Вспоминаю его острые глаза, — они видели всё насквозь, — и движения пальцев, всегда будто лепивших что-то из воздуха, его беседы, шутки, мужицкие любимые слова и какой-то неопределенный голос его. И вижу, как много жизни обнял этот человек, какой он, не по-человечьи, умный и — жуткий.

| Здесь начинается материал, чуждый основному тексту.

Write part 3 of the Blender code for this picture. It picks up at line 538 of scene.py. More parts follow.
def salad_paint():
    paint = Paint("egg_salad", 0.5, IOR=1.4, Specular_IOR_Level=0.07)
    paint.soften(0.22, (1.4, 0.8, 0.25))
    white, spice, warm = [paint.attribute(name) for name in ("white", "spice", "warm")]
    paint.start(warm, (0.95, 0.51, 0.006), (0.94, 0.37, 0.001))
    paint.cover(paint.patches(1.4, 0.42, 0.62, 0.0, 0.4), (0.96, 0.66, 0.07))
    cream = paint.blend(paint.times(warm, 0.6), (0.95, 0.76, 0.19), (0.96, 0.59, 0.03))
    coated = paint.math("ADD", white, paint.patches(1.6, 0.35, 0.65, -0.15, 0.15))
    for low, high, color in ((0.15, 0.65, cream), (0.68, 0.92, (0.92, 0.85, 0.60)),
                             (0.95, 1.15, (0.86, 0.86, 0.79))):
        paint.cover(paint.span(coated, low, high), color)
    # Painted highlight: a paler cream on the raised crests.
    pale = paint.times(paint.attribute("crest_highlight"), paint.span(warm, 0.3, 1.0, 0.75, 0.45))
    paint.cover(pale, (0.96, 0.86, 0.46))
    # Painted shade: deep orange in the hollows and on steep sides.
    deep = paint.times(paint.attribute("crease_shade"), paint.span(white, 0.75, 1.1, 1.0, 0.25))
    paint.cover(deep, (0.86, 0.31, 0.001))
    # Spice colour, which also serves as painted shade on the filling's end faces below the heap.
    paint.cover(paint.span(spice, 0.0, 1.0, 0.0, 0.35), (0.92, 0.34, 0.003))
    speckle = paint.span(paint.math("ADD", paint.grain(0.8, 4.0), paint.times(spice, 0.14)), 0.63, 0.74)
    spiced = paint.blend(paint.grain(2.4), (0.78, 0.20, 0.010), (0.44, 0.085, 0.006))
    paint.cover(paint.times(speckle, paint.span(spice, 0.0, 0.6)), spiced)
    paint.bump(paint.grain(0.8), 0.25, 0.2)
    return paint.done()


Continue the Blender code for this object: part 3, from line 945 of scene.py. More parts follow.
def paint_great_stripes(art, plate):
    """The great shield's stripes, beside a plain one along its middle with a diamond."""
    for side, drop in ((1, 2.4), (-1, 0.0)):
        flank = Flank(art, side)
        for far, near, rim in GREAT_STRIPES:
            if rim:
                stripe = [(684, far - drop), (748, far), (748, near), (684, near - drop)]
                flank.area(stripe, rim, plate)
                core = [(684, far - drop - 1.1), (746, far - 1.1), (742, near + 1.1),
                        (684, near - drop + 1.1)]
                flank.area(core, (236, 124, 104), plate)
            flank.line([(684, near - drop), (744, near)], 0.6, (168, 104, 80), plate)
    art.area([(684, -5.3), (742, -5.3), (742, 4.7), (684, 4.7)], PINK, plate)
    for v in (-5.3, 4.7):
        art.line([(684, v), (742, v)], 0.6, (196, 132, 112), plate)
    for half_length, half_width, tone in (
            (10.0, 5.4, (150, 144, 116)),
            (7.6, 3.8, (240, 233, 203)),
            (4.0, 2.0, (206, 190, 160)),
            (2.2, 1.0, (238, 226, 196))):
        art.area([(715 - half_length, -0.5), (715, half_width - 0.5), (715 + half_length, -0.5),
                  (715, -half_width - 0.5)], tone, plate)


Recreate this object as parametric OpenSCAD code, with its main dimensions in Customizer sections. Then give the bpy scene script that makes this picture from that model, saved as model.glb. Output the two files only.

Видел я его однажды так, как, может быть, никто не видел: шел к нему в Гаспру берегом моря и под имением Юсупова, на самом берегу, среди камней, заметил его маленькую угловатую фигурку, в сером помятом тряпье и скомканной шляпе. Сидит, подперев скулы руками, — между пальцев веют серебряные волосы бороды, и смотрит вдаль, в море, а к ногам его послушно подкатываются, ластятся зеленоватые волнишки, как бы рассказывая нечто о себе старому ведуну. День был пестрый, по камням ползали тени облаков, и вместе с камнями старик то светлел, то темнел. Камни — огромные, в трещинах, и окиданы пахучими водорослями, — накануне был сильный прибой. И он тоже показался мне древним, ожившим камнем, который знает все начала и цели, думает о том — когда и каков будет конец камней и трав земных, воды морской и человека и всего мира, от камня до солнца. А море — часть его души, и всё вокруг — от него, из него. В задумчивой неподвижности старика почудилось нечто вещее, чародейское, углубленное во тьму под ним, пытливо ушедшее вершиной в голубую пустоту над землей, как будто это он — его сосредоточенная воля — призывает и отталкивает волны, управляет движением облаков и тенями, которые словно шевелят камни, будят их. И вдруг в каком-то минутном безумии я почувствовал, что — возможно! — встанет он, взмахнет рукой, и море застынет, остеклеет, а камни пошевелятся и закричат, и всё вокруг оживет, зашумит, заговорит на разные голоса о себе, о нем, против него. Не изобразить словом, что почувствовал я тогда; было на душе и восторженно и жутко, а потом всё слилось в счастливую мысль: «Не сирота я на земле, пока этот человек есть на ней!»